There is a poem, “What He Thought,” by Heather McHugh which describes a meeting of a group of writers where one poet, quiet, seemingly conservative, tells the story of Giordano Bruno. This medieval thinker was burned at the stake in the Campo Dei Firoi in Rome for imagining the impossible, that life, for example, might exist on other planets. The poet describes how Bruno had an iron mask placed over his head so he would not incite the crowd to save him. And then the poet delivers his definition of poetry based upon this horrific scene of the burning thinker dying for freedom of thought: “Poetry is what he thought but did not say.” It is the responsibility of the writer to keep freedom alive through the imagination, through language, to fight restraints upon freedom and restraints upon the imagination and upon language.
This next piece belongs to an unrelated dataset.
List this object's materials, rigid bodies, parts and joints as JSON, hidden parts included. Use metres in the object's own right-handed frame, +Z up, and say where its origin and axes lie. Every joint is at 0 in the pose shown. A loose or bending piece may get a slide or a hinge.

The writer’s language, unique to her or him and their culture, is not merely a record, but a gesture always trying to escape itself, escape our human condition towards something universal even as it honors it in its particularity and uniqueness. The language of freedom is a language of silences beyond language, free of all constraints, something we can strive for but never achieve. If we fail to attempt that state, we fail not only ourselves but our world, in which case Kocbek’s “freedom of nothingness” becomes merely nothingness, the death of both freedom and imagination. Today, as you have so strongly suggested in your question, in the light of how language is trapped and imprisoned by so many politicians, businessmen, journalists, advertisers and the like, that failure is the main danger threatening our various existences as unique cultures, that “nothingness” could imply our moral, social, spiritual, even our very literal, not simply linguistic, annihilation. Though imagination, through an imaginative language, we will either be free or we will simply disappear with the iron masks of our own making muffling our voices. Is this realistic? Your question, like my vision of things, hopes so.

Of course poets are like anyone else. Take Karadzic whose poem "Goodbye Assasins" laments the fact that he cannot partake of the bloodshed and has to keep a false front of humanness--savagery with a human face we might call it. That is a total misuse of language, a language of lies in the service of ideology, not a language of discovery and imagination.